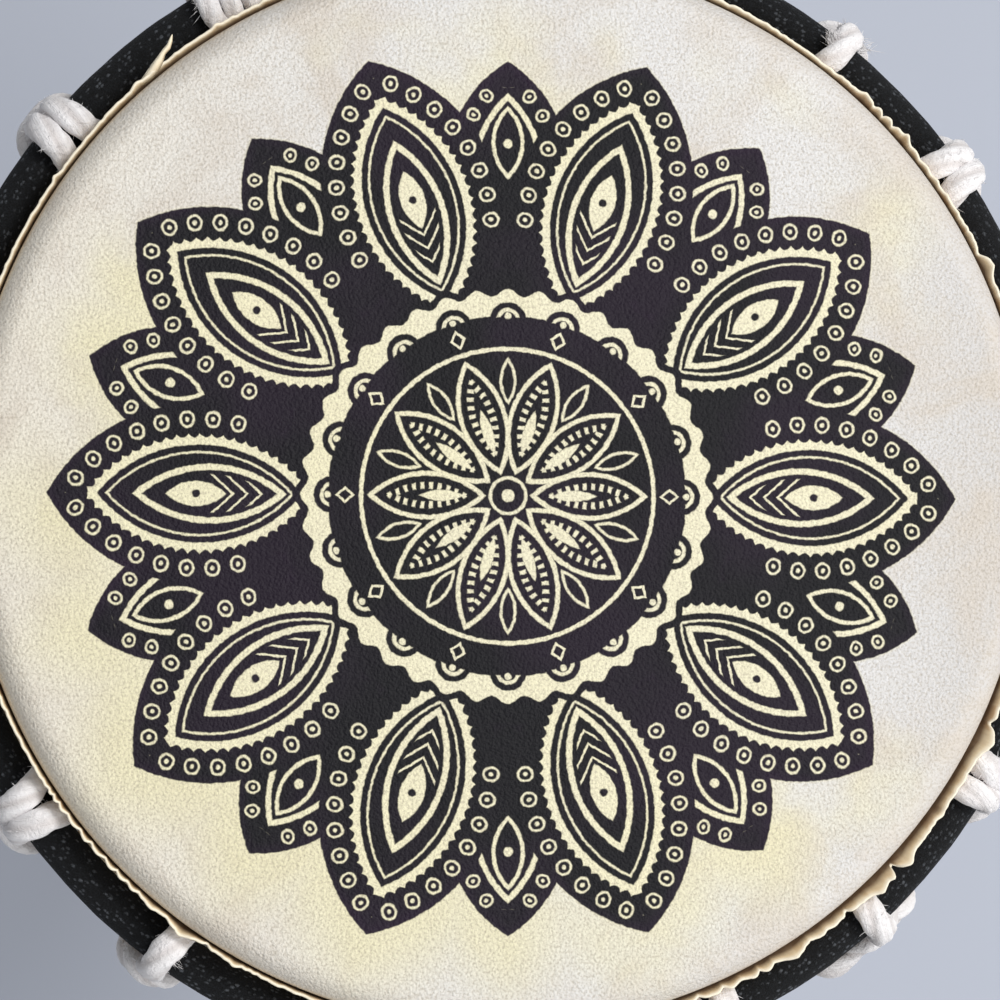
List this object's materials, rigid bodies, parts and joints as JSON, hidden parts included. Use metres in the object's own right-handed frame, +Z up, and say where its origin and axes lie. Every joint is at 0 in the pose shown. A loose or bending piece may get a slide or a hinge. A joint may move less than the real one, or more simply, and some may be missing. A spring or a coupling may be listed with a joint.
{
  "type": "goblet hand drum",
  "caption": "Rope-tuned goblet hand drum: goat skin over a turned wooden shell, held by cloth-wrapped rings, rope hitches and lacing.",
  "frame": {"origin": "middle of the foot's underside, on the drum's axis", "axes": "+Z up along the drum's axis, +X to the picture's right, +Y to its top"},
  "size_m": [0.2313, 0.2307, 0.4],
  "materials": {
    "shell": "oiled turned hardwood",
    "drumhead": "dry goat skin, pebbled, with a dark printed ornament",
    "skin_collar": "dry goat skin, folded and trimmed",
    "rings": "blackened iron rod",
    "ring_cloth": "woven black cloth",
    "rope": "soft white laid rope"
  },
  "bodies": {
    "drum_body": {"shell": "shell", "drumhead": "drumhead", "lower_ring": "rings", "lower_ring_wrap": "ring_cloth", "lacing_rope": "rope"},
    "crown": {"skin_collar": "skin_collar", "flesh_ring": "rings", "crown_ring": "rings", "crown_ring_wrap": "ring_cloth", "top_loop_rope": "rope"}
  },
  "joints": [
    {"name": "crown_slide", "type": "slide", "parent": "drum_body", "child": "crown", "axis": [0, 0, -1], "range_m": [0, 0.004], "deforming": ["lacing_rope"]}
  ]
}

- - -

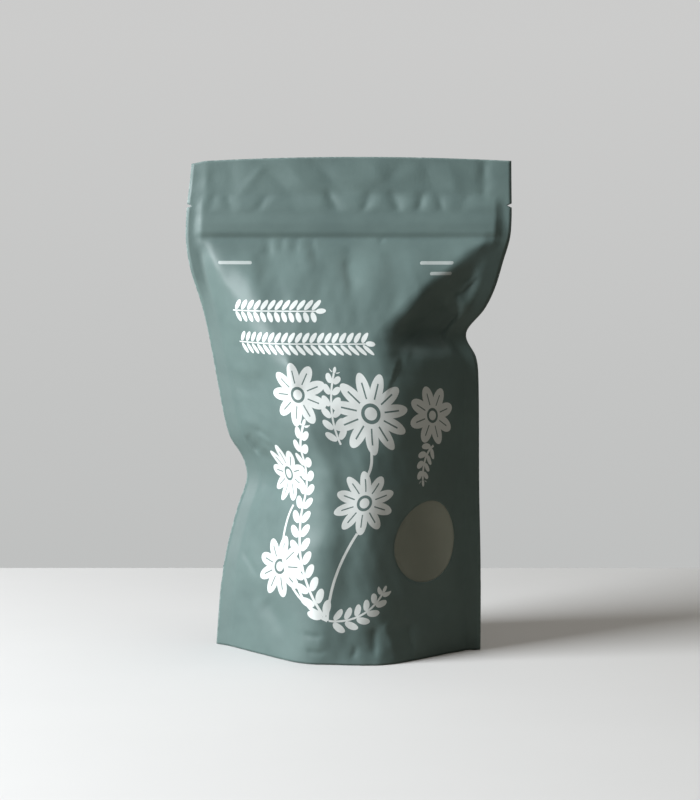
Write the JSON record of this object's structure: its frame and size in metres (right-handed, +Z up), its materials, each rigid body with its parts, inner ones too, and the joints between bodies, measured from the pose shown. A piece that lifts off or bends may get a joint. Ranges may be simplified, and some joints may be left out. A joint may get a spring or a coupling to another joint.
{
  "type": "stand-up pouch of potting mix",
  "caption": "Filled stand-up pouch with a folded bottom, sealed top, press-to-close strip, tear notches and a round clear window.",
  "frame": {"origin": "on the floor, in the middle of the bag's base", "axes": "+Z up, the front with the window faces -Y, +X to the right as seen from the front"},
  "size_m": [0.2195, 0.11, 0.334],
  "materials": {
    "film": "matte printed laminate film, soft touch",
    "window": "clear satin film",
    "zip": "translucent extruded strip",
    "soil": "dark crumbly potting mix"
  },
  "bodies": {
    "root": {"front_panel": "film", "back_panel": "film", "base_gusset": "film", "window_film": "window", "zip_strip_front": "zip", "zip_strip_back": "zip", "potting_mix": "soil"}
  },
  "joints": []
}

- - -

Requirements: Which lines hold the word "right"? Copy all of them.

Complete response:
List this object's materials, rigid bodies, parts and joints as JSON, hidden parts included. Use metres in the object's own right-handed frame, +Z up, and say where its origin and axes lie. Every joint is at 0 in the pose shown. A loose or bending piece may get a slide or a hinge. A joint may move less than the real one, or more simply, and some may be missing. A spring or a coupling may be listed with a joint.
  "frame": {"origin": "middle of the foot's underside, on the drum's axis", "axes": "+Z up along the drum's axis, +X to the picture's right, +Y to its top"},
Write the JSON record of this object's structure: its frame and size in metres (right-handed, +Z up), its materials, each rigid body with its parts, inner ones too, and the joints between bodies, measured from the pose shown. A piece that lifts off or bends may get a joint. Ranges may be simplified, and some joints may be left out. A joint may get a spring or a coupling to another joint.
  "frame": {"origin": "on the floor, in the middle of the bag's base", "axes": "+Z up, the front with the window faces -Y, +X to the right as seen from the front"},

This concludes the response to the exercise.